Au Moyen Age ce qui coûte cher dans un moulin ce sont les meules monobloc (moitié du prix du moulin) et le « fer », axe d’entraînement de la meule supérieure, seule pièce métallique (quart du prix du moulin)

 

Tout le reste était construit en bois, matériau répandu et peu cher. Même la roue et son axe étaient en bois. Deux types de roues étaient utilisés. Roues à palettes pour alimentation par-dessous

 Roues à augets pour alimentation par-dessus, plus efficace.

 

L’histoire des moines

Il faut remonter à saint Benoît qui inspira les futurs Bénédictins et Cisterciens, il établit vers 530 une règle qui prescrit, que chaque monastère soit, dans la mesure du possible, « disposé de telle sorte que l’on y trouve tout le nécessaire : de l’eau, un moulin, un jardin et des ateliers, pour qu’il puisse pratiquer les divers métiers à l’intérieur de la clôture ».

 

Cette règle se répand dans toute l’Europe au VIIe siècle. Au IXe tous les monastères du monde franc étaient passés à saint Benoît. Saint Benoît d’Aniane réforma l’ordre bénédictin dans le sens d’une plus grande centralisation en 817, aidé en cela par l’Empereur Louis le Pieux. Mais cela n’aboutit pas. L’effort fut cependant repris en 910 à Cluny, cette fois avec succès. L’Abbaye de Cluny allait insérer l’ordre bénédictin dans le monde féodal et rayonner dans toute l’Europe.

 

L’ordre cistercien, pour sa part, fut fondé en 1098 par Bernard de Clairvaux.

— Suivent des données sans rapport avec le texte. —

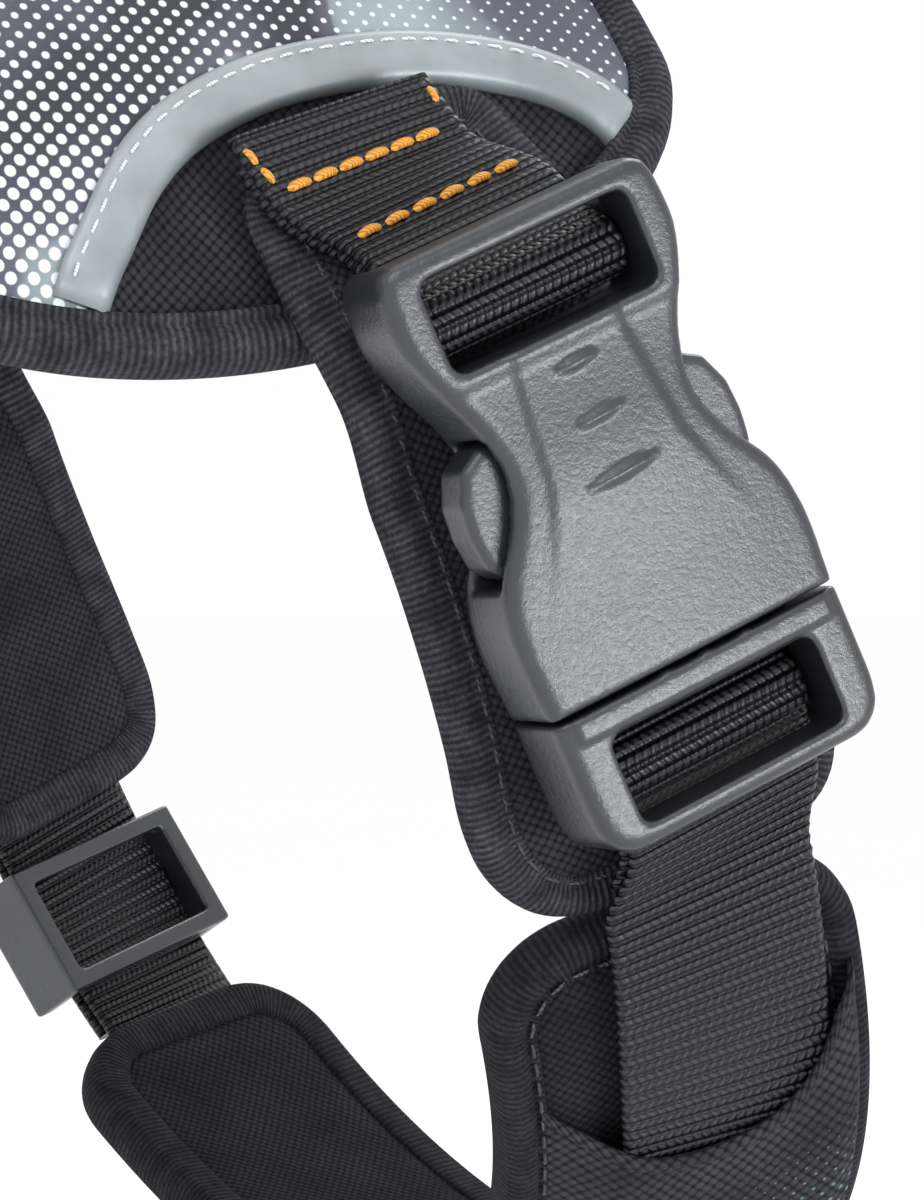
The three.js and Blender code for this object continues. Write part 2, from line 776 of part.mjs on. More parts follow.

Tenant d’un nouveau monachisme, il critiqua énergiquement les Bénédictins et voulut revenir à une stricte observance de la Règle de saint Benoît. Au XIIe siècle, il est, lui aussi, installé dans toute l’Europe. L’implantation religieuse dans notre région à cette époque est très importante.

 

Ces deux ordres, respectant la règle de saint Benoît en ce qui concerne l’autosuffisance des monastères, vont être à l’origine du développement des moulins hydrauliques et de leur possession par les moines. 

 

Concernant les besoins de l’Abbaye de Cluny, on indique qu’il fallait nourrir 300 moines , 200 aides , les nécessiteux et les pèlerins. A raison d’un kilogramme de pain par jour et par personne, cela conduisait à un besoin évoluant entre 500 kg et une tonne de pain par jour.

 

Le développement des moulins entre la Saôsne et la Loire

A partir du Xe siècle, on assiste à un réel « démarrage » des moulins à eau. Il faut nourrir une population qui augmente et la production de ces moulins est nettement supérieure à celle des moulins à main. L’importance des meules donna son nom au moulin : « molindinum », « molarum », « molinum » à partir du latin « mola » qui veut dire meule.

 

Au Moyen Age la plupart des moulins sont d’origine seigneuriale ou monacale. En effet, il faut disposer juridiquement du cours d’eau et pouvoir faire face aux frais de construction et d’entretien.

 

Pour estimer le nombre total de moulins sur le territoire de la Saône-et-Loire aux Xe et XIe siècles, il convient d’apporter plusieurs corrections. D’abord les donations pouvaient concerner plusieurs moulins pour un seul lieu mentionné. De plus, d’autres moulins ont été achetés ou construits par les moines, ou obtenus par échange. Il y avait également les moulins restés aux nobles.

 

Cela veut dire que les 113 moulins de la carte, qui ont fait l’objet de donations, n’étaient pas les seuls et que l’on peut estimer à 300 leur nombre total. On constate que beaucoup de moulins mentionnés ont eu des successeurs aux mêmes emplacements. Le même site propice a été utilisé pendant au moins mille ans ! Citons, par exemple, le moulin Crozet (Xe siècle) où se trouve actuellement le moulin Crouzot près de Cortevaix sur la Guye. On pourrait citer aussi les moulins de la Balme et de Verneuil, sur la petite Grosne, qui portent toujours le même nom.

 

Conclusion

On a pu constater le rôle fondamental des moines pour le développement des moulins entre les Xe et XIe siècles. Par la suite, non seulement leur influence baissa mais les nobles reprirent leur monopole sur les moulins car ils y trouvaient d’importants revenus. Quoiqu’il en soit, le rôle économique fondamental du moulin était établi et dura jusqu’au XXe siècle.